Updated 5 December 2025
  • The paper introduces a minimal yet effective contrastive framework that fine-tunes pre-trained Transformer encoders using dropout-based augmentation and NLI supervision.
  • It optimizes cosine similarity with the NT-Xent loss to ensure semantic alignment and uniformity, achieving state-of-the-art results on STS benchmarks.
  • This approach eliminates the need for aggressive data augmentations and has inspired diverse variants like InfoCSE, CMLM-CSE, and multilingual extensions.

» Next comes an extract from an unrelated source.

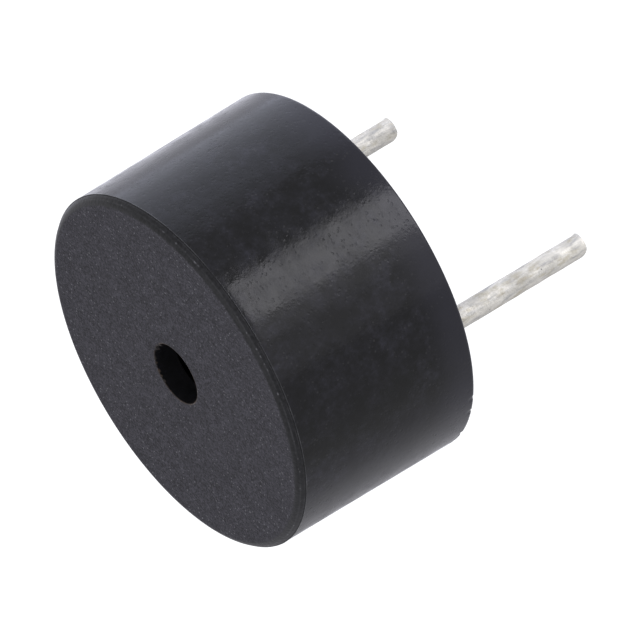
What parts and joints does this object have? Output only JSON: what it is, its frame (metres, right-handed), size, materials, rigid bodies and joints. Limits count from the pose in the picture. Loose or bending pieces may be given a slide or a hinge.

Simple Contrastive Sentence Embedding (SimCSE) is a contrastive framework for learning sentence embeddings using Transformer-based models. It was introduced as a minimal yet highly effective approach, setting a new state of the art on a wide range of semantic textual similarity (STS) benchmarks and inspiring numerous subsequent developments and modifications. The core principle of SimCSE is to fine-tune a pre-trained encoder with a contrastive objective that leverages data augmentations based solely on dropout noise or, in a supervised variant, labeled natural language inference (NLI) pairs. Downstream, this yields embeddings that are both highly aligned for semantically similar sentences and uniformly distributed, mitigating key limitations observed in unmodified pre-trained encoders (Gao et al., 2021).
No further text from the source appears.